Name	Description	example_selector	dynamic_prompt
Length	Length 기준	LengthBasedExampleSelector( examples = *, example_promt = * max_length=***)	FewShotPromptTemplate( example_selector = * example_prompt = * prefix = * suffix = * input_variables = *** )
MMR	Max Marginal Relevance 통계요약알고리즘	MaxMarginalRelevanceExampleSelector.from_examples( examples, OpenAIEmbeddings(), FAISS, k = ** )
Similarity	유사도	SemanticSimilarityExampleSelector.from_examples( examples, OpenAIEmbeddings(), Chroma, k = ** )
Ngram	Ngram overlap	NGramOverlapExampleSelector( examples, example_promt = * threshold = )

Select by length

from langchain.prompts import FewShotPromptTemplate, PromptTemplate
from langchain.prompts.example_selector import LengthBasedExampleSelector




# Examples of a pretend task of creating antonyms.
examples = [
    {"input": "happy", "output": "sad"},
    {"input": "tall", "output": "short"},
    {"input": "energetic", "output": "lethargic"},
    {"input": "sunny", "output": "gloomy"},
    {"input": "windy", "output": "calm"},
]

example_prompt = PromptTemplate(
    input_variables=["input", "output"],
    template="Input: {input}\nOutput: {output}",
)
example_selector = LengthBasedExampleSelector(
    # The examples it has available to choose from.
    examples=examples,
    # The PromptTemplate being used to format the examples.
    example_prompt=example_prompt,
    # The maximum length that the formatted examples should be.
    # Length is measured by the get_text_length function below.
    max_length=25,
    # The function used to get the length of a string, which is used
    # to determine which examples to include. It is commented out because
    # it is provided as a default value if none is specified.
    # get_text_length: Callable[[str], int] = lambda x: len(re.split("\n| ", x))
)
dynamic_prompt = FewShotPromptTemplate(
    # We provide an ExampleSelector instead of examples.
    example_selector=example_selector,
    example_prompt=example_prompt,
    prefix="Give the antonym of every input",
    suffix="Input: {adjective}\nOutput:",
    input_variables=["adjective"],
)

print('Output>', dynamic_prompt.format(adjective="big"))

# An example with long input, so it selects only one example.
long_string = "big and huge and massive and large and gigantic and tall and much much much much much bigger than everything else"
print('Output>', dynamic_prompt.format(adjective=long_string))

# You can add an example to an example selector as well.
new_example = {"input": "big", "output": "small"}
dynamic_prompt.example_selector.add_example(new_example)
print('Output>', dynamic_prompt.format(adjective="enthusiastic"))

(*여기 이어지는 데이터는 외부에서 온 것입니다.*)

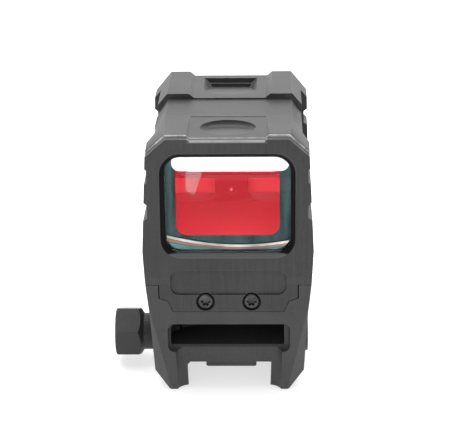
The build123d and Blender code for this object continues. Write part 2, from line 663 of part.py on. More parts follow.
def clamp_jaw():
    """Moving jaw with the V groove that grips the rail."""
    outline = [
        (JAW_FACE_X - 0.25, JAW_TOP_Z),
        (-16.75, -2.2),
        (-13.4, LEG_BOTTOM_Z),
        (-11.2, LEG_BOTTOM_Z),
        (MOVING_LIP_X, JAW_LIP_BOTTOM_Z),
        (MOVING_LIP_X, JAW_APEX_Z - (MOVING_LIP_X - MOVING_APEX_X)),
        (MOVING_APEX_X, JAW_APEX_Z),
        (-8.95, JAW_APEX_Z + 1.45),
        (-8.95, -0.2),
        (CHANNEL_LEFT_X - 0.1, -0.2),
        (CHANNEL_LEFT_X - 0.1, JAW_TOP_Z),
    ]
    jaw = prism(outline, *JAW_Y)
    jaw -= box((CHANNEL_LEFT_X - 0.3, -5), (JAW_Y[0] - 1, JAW_LIP_FRONT_Y), (-7, JAW_APEX_Z))
    return jaw - rod("X", -20, -5, *BOLT_AT, BOLT_DIAMETER + 0.4)


def cross_bolt():
    """Bolt across the riser: countersunk six-lobe head on the right, thread on the left."""
    y, z = BOLT_AT
    bolt = rod("X", BOLT_END_X, 16, y, z, BOLT_DIAMETER) + rod("X", 15.25, BOLT_HEAD_X - 0.3, y, z, 7.3)
    bolt = chamfer(bolt.edges().group_by(Axis.X)[0], 0.5)
    socket = rod("X", BOLT_HEAD_X - 1.8, 19, y, z, 2.6)
    for index in range(6):
        angle = math.radians(60 * index)
        socket += rod("X", BOLT_HEAD_X - 1.8, 19, y + 1.35 * math.cos(angle), z + 1.35 * math.sin(angle), 1.0)
    return bolt - socket


def clamp_nut():
    """Tall hexagon nut with a round collar that bears on the moving jaw."""
    y, z = BOLT_AT
    radius = NUT_FLATS / math.sqrt(3)
    points = []
    for index in range(6):
        angle = math.radians(180 - NUT_CORNER_ANGLE + 60 * index)
        points.append((NUT_FACE_X, y + radius * math.cos(angle), z + radius * math.sin(angle)))
    hexagon = extrude(make_face(Polyline(*points, close=True)), NUT_COLLAR_X - NUT_FACE_X, dir=(1, 0, 0))
    profile = Polyline(
        (NUT_FACE_X, 0, 0),
        (NUT_FACE_X, 0, radius - 0.95),
        (NUT_FACE_X + 0.45, 0, radius + 0.05),
        (NUT_HEX_END_X + 0.2, 0, radius + 0.05),
        (NUT_COLLAR_X, 0, NUT_COLLAR_DIAMETER / 2),
        (NUT_COLLAR_X, 0, 0),
        close=True,
    )
    turned = Pos(0, y, z) * revolve(make_face(profile), Axis.X, 360)
    collar = rod("X", NUT_COLLAR_X - 0.1, JAW_FACE_X - 0.3, y, z, NUT_COLLAR_DIAMETER)
    nut = (hexagon & turned) + collar
    return nut - rod("X", NUT_FACE_X - 1, -15, y, z, BOLT_DIAMETER + 0.1)


def clamp_springs():
    """Two small coil springs that push the jaw open."""
    springs = []
    for y in SPRING_YS:
        path = Helix(SPRING_PITCH, SPRING_LENGTH, SPRING_RADIUS)
        wire = Plane(path @ 0, z_dir=path % 0) * Circle(SPRING_WIRE / 2)
        coil = sweep(wire, path, is_frenet=True)
        springs.append(Pos(SPRING_START_X, y, SPRING_Z) * Rot(0, 90, 0) * coil)
    return Compound(children=springs)


def mount_screws():
    """Two six-lobe screws that hold the sight's keel to the riser."""
    screws = []
    for side in (-1, 1):
        x = side * SCREW_X
        head = rod("Y", FRONT_Y + 0.75, -25.22, x, SCREW_Z, SCREW_HEAD_DIAMETER)
        head = chamfer(head.edges().group_by(Axis.Y)[0], 0.2)
        shank = rod("Y", -25.3, -19.4, x, SCREW_Z, 1.88)
        screws.append(head + shank - six_lobe(FRONT_Y + 0.5, 1.1, x, SCREW_Z, 2.3))
    return Compound(children=screws)


def build_parts():
    """Every node's name with its shape."""
    front_seal = frame_seal(LENS_CLEAR, LENS_FRONT_Y, LENS_REAR_Y, FRONT_CORNER)
    rear_glass_end = REAR_GLASS_Y + REAR_GLASS_THICK
    grown = (REAR_CLEAR[0] + 0.3, REAR_CLEAR[1] - 0.3, REAR_CLEAR[2] + 0.3)
    parts = {
        "housing": housing(),
        "front_lens": front_lens(),
        "front_lens_seal": front_seal,
        "rear_window": rear_window(),
        "rear_window_seal": frame_seal(grown, REAR_GLASS_Y, rear_glass_end, FRONT_CORNER + 0.3),
        "rear_bezel": rear_bezel(),
        "floor_baffle": floor_baffle(),
        "emitter_block": emitter_block(),
        "emitter_led": emitter_led(),
        "windage_slide": windage_slide(),
        "windage_adjuster": adjuster("X", 16.25, 17.9, 6.3, *WINDAGE_AT),
        "elevation_adjuster": adjuster("Y", 25.25, 26.8, 20.95, *ELEVATION_AT),
        "circuit_board": circuit_board(),
        "battery_contact": battery_contact(),
        "switch_board": switch_board(),
        "switch_domes": switch_domes(),
        "bay_cover": bay_cover(),
        "cover_screws": cover_screws(),
        "battery_tray": battery_tray(),
        "battery": battery(),
        "tray_seal": tray_seal(),
        "tray_screw": tray_screw(),
        "mount_base": mount_base(),
        "recoil_lug": recoil_lug(),
        "clamp_jaw": clamp_jaw(),
        "cross_bolt": cross_bolt(),
        "clamp_nut": clamp_nut(),
        "clamp_springs": clamp_springs(),
        "mount_screws": mount_screws(),
    }
    for name, y in BUTTON_YS.items():
        parts[name] = button(y)
    return parts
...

Output> Give the antonym of every input

Input: happy
Output: sad

Input: tall
Output: short

Input: energetic
Output: lethargic

Input: sunny
Output: gloomy

Input: windy
Output: calm

Input: big
Output:
Output> Give the antonym of every input

Input: happy
Output: sad

Input: big and huge and massive and large and gigantic and tall and much much much much much bigger than everything else
Output:
Output> Give the antonym of every input

Input: happy
Output: sad

Input: tall
Output: short

Input: energetic
Output: lethargic

Input: sunny
Output: gloomy

Input: windy
Output: calm

Input: big
Output: small

Input: enthusiastic
Output:

Select by n-gram overlap

ngram overlap score 기준 (단어단위로 봐서 가장 많이 중첩되는 경우를 선정)

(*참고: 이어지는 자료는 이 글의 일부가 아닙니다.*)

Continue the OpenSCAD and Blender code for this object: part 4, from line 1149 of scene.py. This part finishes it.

from langchain.prompts import FewShotPromptTemplate, PromptTemplate
from langchain.prompts.example_selector.ngram_overlap import NGramOverlapExampleSelector

example_prompt = PromptTemplate(
    input_variables=["input", "output"],
    template="Input: {input}\nOutput: {output}",
)

# Examples of a fictional translation task.
examples = [
    {"input": "See Spot run.", "output": "Ver correr a Spot."},
    {"input": "My dog barks.", "output": "Mi perro ladra."},
    {"input": "Spot can run.", "output": "Spot puede correr."},
]

example_selector = NGramOverlapExampleSelector(
    # The examples it has available to choose from.
    examples=examples,
    # The PromptTemplate being used to format the examples.
    example_prompt=example_prompt,
    # The threshold, at which selector stops.
    # It is set to -1.0 by default.
    threshold=-1.0,
    # For negative threshold:
    # Selector sorts examples by ngram overlap score, and excludes none.
    # For threshold greater than 1.0:
    # Selector excludes all examples, and returns an empty list.
    # For threshold equal to 0.0:
    # Selector sorts examples by ngram overlap score,
    # and excludes those with no ngram overlap with input.
)
dynamic_prompt = FewShotPromptTemplate(
    # We provide an ExampleSelector instead of examples.
    example_selector=example_selector,
    example_prompt=example_prompt,
    prefix="Give the Spanish translation of every input",
    suffix="Input: {sentence}\nOutput:",
    input_variables=["sentence"],
)

# An example input with large ngram overlap with "Spot can run."
# and no overlap with "My dog barks."
print('Output>', dynamic_prompt.format(sentence="Spot can run fast."))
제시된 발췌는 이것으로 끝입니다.